Шаабан тепло улыбнулся и похлопал женщину по плечу:
– Поверь, сестра, на таких, как ты, мир и держится. Война и разрушение противны человеческому естеству. Но иногда, в редких случаях, хорошие бойцы могут и пригодиться. Не переживай, мы окажем достойную встречу захватчикам. Северу ничто не будет угрожать.
– Почему ты так в этом уверен? Вас же всего двое…
– Твоя вера ничего не стоит, если в победе нет сомнений. Но в случае, когда ради веры ты готов выйти в неравный бой и сложить голову, проявляется твое истинное лицо.
Аста молча кивнула. Сжав кулаки, она поклялась, что если будет необходимость, она возьмет оружие и выйдет на бой, зная, что против орды берсерков не продержится и минуты. В отличие от Хагайорна, родину она любила.
***
Эти несколько дней прошли крайне напряженно. Шаабан предпочитал одиночество, медитируя в заброшенной хижине на окраине города, там же метая ножи в покосившиеся столбы.
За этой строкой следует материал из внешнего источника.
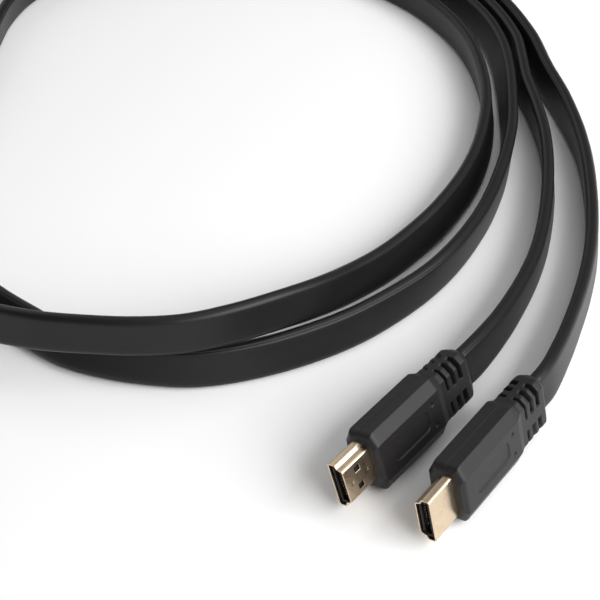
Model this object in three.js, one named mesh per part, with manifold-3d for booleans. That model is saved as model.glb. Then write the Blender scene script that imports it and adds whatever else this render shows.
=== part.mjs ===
// Flat video cable, wound into a doubled coil that lies on its edge, with both plugs on one side.
// Millimetres, +Z up, the floor at z = 0.
import * as THREE from "three";
import { mergeVertices } from "three/addons/utils/BufferGeometryUtils.js";
import Module from "manifold-3d";

const wasm = await Module();
wasm.setup();

// Flat cable
const cableWidth = 13.4;
const cableThickness = 4.4;
const cableEdgePoints = 6;
const cableSteps = 100;
const floorClearance = 0.1;
const jointGap = 0.3;

// Coil: where its centre lies on the floor
const coilCentreX = -13.18;
const coilCentreY = 24.01;

// Plug shell: D-shaped tube, its wide side and its narrow side
const shellWidth = 13.9;
const shellNarrowWidth = 10.4;
const shellHeight = 4.45;
const shellWall = 0.35;
const shellReach = 11.4;
const shellSideDepth = 2.2;
const shellStepIn = 1.1;
const shellStepDepth = 0.5;
const shellCorner = 0.35;
const latchLength = 2.2;
const latchWidth = 1.9;
const latchSpacing = 5.8;
const latchFromTip = 4.6;

// Insulator in the shell, and the slot that takes the socket's tongue
const insulatorSetback = 0.7;
const insulatorClearance = 0.05;
const slotWidth = 11.2;
const slotHeight = 2.1;
const slotDepth = 8.2;

// Contacts in two rows, ten on the wide side and nine on the narrow side
const contactPitch = 1;
const contactWidth = 0.45;
const contactThickness = 0.35;
const contactLength = 7;
const contactsWideRow = 10;
const contactsNarrowRow = 9;

// Overmould: grip, shoulder and strain relief in one moulding
const gripLength = 29.7;
const gripWidth = 20;
const gripThickness = 12;
const gripSideThickness = 7.8;
const gripFaceWidth = 12.4;
const gripCorner = 2.8;
const frontBevel = 0.9;
const shoulderLength = 3.1;
const reliefLength = 15;
const reliefWidth = 17.4;
const reliefThickness = 10.2;
const reliefSideThickness = 6.2;
const reliefFaceWidth = 13;
const collarTaper = 2.4;
const collarEndWidth = 15.4;
const collarEndThickness = 7.4;
const slotCutDepth = 1.5;
const slotWidth1 = 0.8;
const slotWidth2 = 1.6;
const slotPitch = 3.35;
const slotFirstOffset = 2.8;
const faceRibWidth = 4;
const sideRibWidth = 2.2;
const panelDepth = 0.3;
const panelLength = 17.6;
const panelWidth = 6.8;
const panelCorner = 2.2;
const panelFromFront = 6.3;
const pitRadius = 0.6;
const pitDepth = 0.5;
const pitSpacing = 7.2;
const pitFromShoulder = 3.4;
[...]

Гримбла же искал поддержки среди стражи, надеясь с их помощью сместить Хагайорна с поста регента, но безрезультатно – Краух Гримбла у воинов ассоциировался с позорным поражением от войск Аргои, а его исчезновение они воспринимали как проявление трусости, отчего избегали разговоров. Тот юный паж, что призывал взрослых мужей к борьбе, возрадовался прибытию послов и умолял их позволить ему сражаться с ними бок о бок в трудную минуту, но Гримбла отмахивался от него, как от назойливой мухи со словами:
– Толку-то от тебя чуть. Только мешаться будешь, да и помрешь ведь. Поживи еще и не действуй нам на нервы.